Where it makes sense and where it does not
The best use cases for **synthetic high temp grease** are bearings and moving parts exposed to sustained heat, intermittent thermal spikes, or conditions where mineral oil oxidation would shorten service life. Think electric motor bearings near ovens, conveyor bearings in drying lines, disc brake hardware, kiln car wheels, marine winch components, and motorsport chassis points near exhaust heat. In these cases, a synthetic base oil can hold viscosity better across temperature swings and resist varnish formation longer than conventional mineral oil grease.

But heat alone is not enough to choose it. If the application sees heavy water washout, a calcium sulfonate complex grease may outperform a generic “high temp” lithium product because water resistance and corrosion protection are central to survival. If the equipment uses sealed-for-life electric motor bearings, polyurea thickeners are common because they perform well in that service, though compatibility with the existing grease must be checked before mixing. ASTM D6185 grease compatibility testing is the useful reference here. Mixing incompatible greases can soften the structure or make it stiffen unpredictably, which defeats the entire reason for upgrading.
Application Note: For conveyor bearings near process heat, I usually start with operating temperature, speed factor, and bearing size before talking brand. The label matters less than the duty cycle.
The specs that matter more than the marketing label
When you compare products, ignore the phrase “high temp” until you have read the data sheet. Start with base oil viscosity at 40°C and 100°C. A fast, lightly loaded motor bearing needs something very different from a slow, heavily loaded pillow block. Then confirm NLGI grade, most commonly NLGI 2 for general use, though centralized systems may need NLGI 1 or 0. Review ASTM D445 viscosity, ASTM D2266 four-ball wear, ASTM D2596 extreme pressure performance if the load justifies it, and ASTM D1264 water washout if moisture is in play.
Oxidation stability is also critical. ASTM D942 is commonly used to assess oxidation resistance in grease. For wheel-end or industrial bearing service, that gives you a better clue to long-term behavior than a sales brochure talking about “premium protection.” If the application runs hot enough to challenge seals, check whether the grease chemistry is compatible with the seal elastomer as well. A technically strong **synthetic high temp grease** can still be the wrong choice if it swells seals, bleeds excessively, or channels poorly in the bearing cavity.

Common mistakes when switching to synthetic grease
The most common mistake is assuming synthetic means universal upgrade. It does not. If you move from a mineral lithium complex grease to a synthetic polyurea grease, do not simply top off and hope. Purge old grease where practical, verify compatibility, and shorten the first inspection interval. The second mistake is using too soft or too hard a consistency for the grease delivery method. The third is neglecting contamination control. A premium grease cannot overcome dirt ingress, misalignment, or over-tightened seals for very long.

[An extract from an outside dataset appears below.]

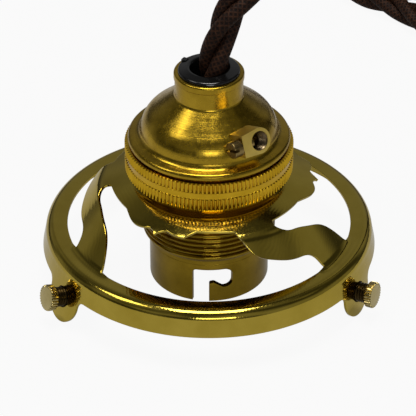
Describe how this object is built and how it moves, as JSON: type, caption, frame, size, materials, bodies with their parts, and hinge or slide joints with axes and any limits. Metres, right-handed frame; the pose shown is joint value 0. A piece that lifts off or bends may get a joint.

Another frequent error is treating dropping point as maximum service temperature. Those are not the same. A grease with a dropping point above 500°F may still oxidize rapidly in continuous 350°F service. By the relevant standard, dropping point is a screening property, not a lifetime guarantee. In the lab we call this a boundary between structure retention and actual field endurance — on your shop floor, it means the grease may stay in place yet still stop lubricating well. Relubrication volume and interval remain essential, especially in hot bearings where fresh grease helps remove degraded material.
Practical selection guide for real equipment
If you are choosing **synthetic high temp grease** for industrial equipment, I would use a short decision path. First, define the operating temperature range and whether it is continuous or intermittent. Second, determine speed and load so base oil viscosity is not guessed. Third, account for water, dust, chemicals, and relubrication method. Fourth, verify compatibility with the current grease and seals. Fifth, run a controlled trial on a small population of assets before converting the whole plant.
Application Note: For an oven conveyor bearing, a PAO or ester-based grease with lithium complex or polyurea thickener is often a rational starting point. For wet marine deck gear with high load and corrosion risk, calcium sulfonate complex often deserves first look. For electric motors, stay disciplined about speed, fill volume, and compatibility before changing chemistry.
The best result is usually not the most exotic grease. It is the one whose specifications match the bearing duty, whose relubrication plan is realistic, and whose failure modes you have already thought through. Choose on data sheet evidence, not color or slogan, and synthetic grease will solve a real problem instead of becoming an expensive guess.